Aim. Output every line below exactly.

Supplied data.
*****

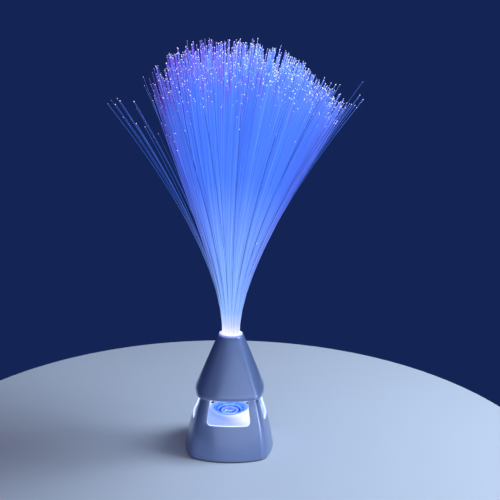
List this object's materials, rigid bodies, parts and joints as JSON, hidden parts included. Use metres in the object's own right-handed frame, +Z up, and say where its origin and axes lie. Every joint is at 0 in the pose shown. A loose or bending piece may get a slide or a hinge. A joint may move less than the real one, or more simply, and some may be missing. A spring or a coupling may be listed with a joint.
{
  "type": "fiber optic lamp",
  "caption": "Battery table lamp with a windowed square base, a tapered hood and a fan of thin light-carrying strands rising from its top.",
  "frame": {"origin": "centre of the foot, on the plane that the rubber feet stand on", "axes": "+Z up along the strand bundle, -Y towards the front, +X to the right seen from the front"},
  "size_m": [0.2086, 0.2082, 0.3559],
  "materials": {
    "silver_plastic": "silver-grey moulded plastic with a fine metallic fleck, satin gloss",
    "grey_plastic": "plain moulded plastic, matt",
    "black_plastic": "black moulded plastic, matt",
    "white_plastic": "white moulded plastic that scatters light",
    "milky_plastic": "milky plastic that glows with the bundle's light",
    "clear_plastic": "clear moulded plastic, polished",
    "strand": "clear light-carrying plastic strand with a bright cut tip",
    "rubber": "soft black rubber",
    "steel": "nickel-plated steel",
    "dark_steel": "blackened steel",
    "cell": "plain printed sleeve over a steel can, no lettering",
    "board": "white-masked circuit board",
    "led_red": "tinted clear LED lens",
    "led_green": "tinted clear LED lens",
    "led_blue": "tinted clear LED lens",
    "lead_red": "red insulated lead",
    "lead_black": "black insulated lead"
  },
  "bodies": {
    "base": {"base_shell": "silver_plastic", "hood_shell": "silver_plastic", "base_plate": "grey_plastic", "battery_front": "cell", "battery_middle": "cell", "battery_rear": "cell", "contact_plates": "steel", "contact_springs": "steel", "base_screws": "steel", "tray_screws": "dark_steel", "board_screws": "steel", "hood_screws": "dark_steel", "switch_body": "steel", "rubber_foot_front_left": "rubber", "rubber_foot_front_right": "rubber", "rubber_foot_rear_left": "rubber", "rubber_foot_rear_right": "rubber", "reflector_tray": "white_plastic", "light_funnel": "white_plastic", "crystal_lens": "clear_plastic", "bundle_ferrule": "milky_plastic", "led_board": "board", "led_red": "led_red", "led_green": "led_green", "led_blue": "led_blue", "controller_chip": "black_plastic", "resistors": "black_plastic", "battery_lead_red": "lead_red", "battery_lead_black": "lead_black", "switch_leads": "lead_black", "fibre_strands": "strand"},
    "battery_door": {"battery_door": "grey_plastic"},
    "door_screw": {"door_screw": "steel"},
    "switch_knob": {"switch_knob": "black_plastic"}
  },
  "joints": [
    {"name": "battery_hinge", "type": "hinge", "parent": "base", "child": "battery_door", "pos_m": [-0.02885, 0, 0.0008], "axis": [0, 1, 0], "range_deg": [0, 70]},
    {"name": "door_screw_turn", "type": "hinge", "parent": "battery_door", "child": "door_screw", "pos_m": [0.03115, 0, 0.0015], "axis": [0, 0, 1], "continuous": true},
    {"name": "power_switch", "type": "slide", "parent": "base", "child": "switch_knob", "axis": [1, 0, 0], "range_m": [0, 0.004]}
  ]
}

*****

Output of the exercise.
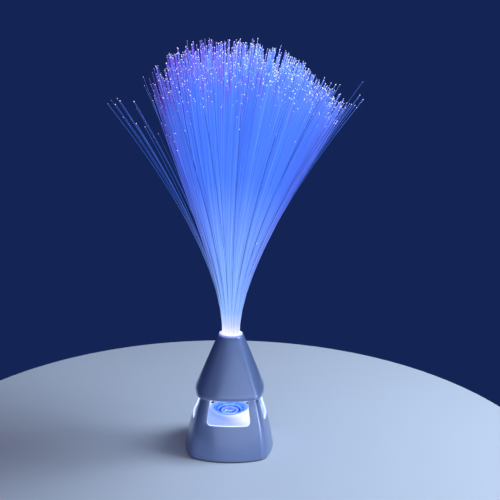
List this object's materials, rigid bodies, parts and joints as JSON, hidden parts included. Use metres in the object's own right-handed frame, +Z up, and say where its origin and axes lie. Every joint is at 0 in the pose shown. A loose or bending piece may get a slide or a hinge. A joint may move less than the real one, or more simply, and some may be missing. A spring or a coupling may be listed with a joint.
{
  "type": "fiber optic lamp",
  "caption": "Battery table lamp with a windowed square base, a tapered hood and a fan of thin light-carrying strands rising from its top.",
  "frame": {"origin": "centre of the foot, on the plane that the rubber feet stand on", "axes": "+Z up along the strand bundle, -Y towards the front, +X to the right seen from the front"},
  "size_m": [0.2086, 0.2082, 0.3559],
  "materials": {
    "silver_plastic": "silver-grey moulded plastic with a fine metallic fleck, satin gloss",
    "grey_plastic": "plain moulded plastic, matt",
    "black_plastic": "black moulded plastic, matt",
    "white_plastic": "white moulded plastic that scatters light",
    "milky_plastic": "milky plastic that glows with the bundle's light",
    "clear_plastic": "clear moulded plastic, polished",
    "strand": "clear light-carrying plastic strand with a bright cut tip",
    "rubber": "soft black rubber",
    "steel": "nickel-plated steel",
    "dark_steel": "blackened steel",
    "cell": "plain printed sleeve over a steel can, no lettering",
    "board": "white-masked circuit board",
    "led_red": "tinted clear LED lens",
    "led_green": "tinted clear LED lens",
    "led_blue": "tinted clear LED lens",
    "lead_red": "red insulated lead",
    "lead_black": "black insulated lead"
  },
  "bodies": {
    "base": {"base_shell": "silver_plastic", "hood_shell": "silver_plastic", "base_plate": "grey_plastic", "battery_front": "cell", "battery_middle": "cell", "battery_rear": "cell", "contact_plates": "steel", "contact_springs": "steel", "base_screws": "steel", "tray_screws": "dark_steel", "board_screws": "steel", "hood_screws": "dark_steel", "switch_body": "steel", "rubber_foot_front_left": "rubber", "rubber_foot_front_right": "rubber", "rubber_foot_rear_left": "rubber", "rubber_foot_rear_right": "rubber", "reflector_tray": "white_plastic", "light_funnel": "white_plastic", "crystal_lens": "clear_plastic", "bundle_ferrule": "milky_plastic", "led_board": "board", "led_red": "led_red", "led_green": "led_green", "led_blue": "led_blue", "controller_chip": "black_plastic", "resistors": "black_plastic", "battery_lead_red": "lead_red", "battery_lead_black": "lead_black", "switch_leads": "lead_black", "fibre_strands": "strand"},
    "battery_door": {"battery_door": "grey_plastic"},
    "door_screw": {"door_screw": "steel"},
    "switch_knob": {"switch_knob": "black_plastic"}
  },
  "joints": [
    {"name": "battery_hinge", "type": "hinge", "parent": "base", "child": "battery_door", "pos_m": [-0.02885, 0, 0.0008], "axis": [0, 1, 0], "range_deg": [0, 70]},
    {"name": "door_screw_turn", "type": "hinge", "parent": "battery_door", "child": "door_screw", "pos_m": [0.03115, 0, 0.0015], "axis": [0, 0, 1], "continuous": true},
    {"name": "power_switch", "type": "slide", "parent": "base", "child": "switch_knob", "axis": [1, 0, 0], "range_m": [0, 0.004]}
  ]
}